Where the Standard Answer Breaks Down
Tighter control often increases orchestration overhead, requiring organisations to balance safety against latency, developer friction, and operational complexity. There is no universal standard for intent-based authorisation yet, so best practice is still evolving. Some teams use policy-as-code for fine-grained checks, while others rely on gateway enforcement or human approval for higher-risk actions. The important point is that the policy must follow the action, not just the session.
Edge cases appear when agents are allowed to learn from context, retain memory, or operate across multiple tenants. In those environments, a long-lived secret is harder to justify because even a small compromise can persist across many tasks. The DeepSeek breach shows how quickly secrets exposure can turn into broader data exposure, while the OWASP Non-Human Identity Top 10 helps frame why NHI lifecycle controls matter as much as model governance. For autonomous systems, security teams should assume behaviour may change faster than roles do, then design around ephemeral access, continuous evaluation, and least privilege by task.
Standards & Framework Alignment
This section maps relevant standards and security frameworks to the operational risks and controls described in this guidance.
OWASP Agentic AI Top 10 and CSA MAESTRO address the attack and risk surface, while NIST AI RMF set the governance and control requirements practitioners need to meet.

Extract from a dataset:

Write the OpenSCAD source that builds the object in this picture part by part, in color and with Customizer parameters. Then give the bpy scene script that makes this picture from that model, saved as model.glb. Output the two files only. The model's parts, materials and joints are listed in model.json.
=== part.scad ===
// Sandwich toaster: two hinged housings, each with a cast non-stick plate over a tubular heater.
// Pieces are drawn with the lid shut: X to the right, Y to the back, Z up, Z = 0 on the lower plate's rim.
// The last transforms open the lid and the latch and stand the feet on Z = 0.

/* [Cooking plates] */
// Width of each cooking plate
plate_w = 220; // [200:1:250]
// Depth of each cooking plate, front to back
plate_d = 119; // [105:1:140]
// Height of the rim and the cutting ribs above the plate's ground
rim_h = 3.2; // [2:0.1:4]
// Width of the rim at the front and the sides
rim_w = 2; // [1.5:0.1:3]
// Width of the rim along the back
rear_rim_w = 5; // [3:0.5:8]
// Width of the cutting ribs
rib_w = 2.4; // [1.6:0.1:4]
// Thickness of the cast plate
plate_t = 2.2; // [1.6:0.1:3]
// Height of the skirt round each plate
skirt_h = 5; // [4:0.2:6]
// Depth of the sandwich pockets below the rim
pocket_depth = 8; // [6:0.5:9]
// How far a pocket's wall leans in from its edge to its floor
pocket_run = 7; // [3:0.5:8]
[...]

| Framework | Control / Reference | Relevance |
|---|---|---|
| OWASP Agentic AI Top 10 | A1 | Agentic systems need runtime control over autonomous tool use and privilege. |
| CSA MAESTRO | GOV-01 | MAESTRO covers governance for autonomous agents and their execution authority. |
| NIST AI RMF | AI RMF addresses trustworthy AI governance beyond model output moderation. |
Use AI RMF governance to define accountability, risk review, and ongoing monitoring for agentic behaviour.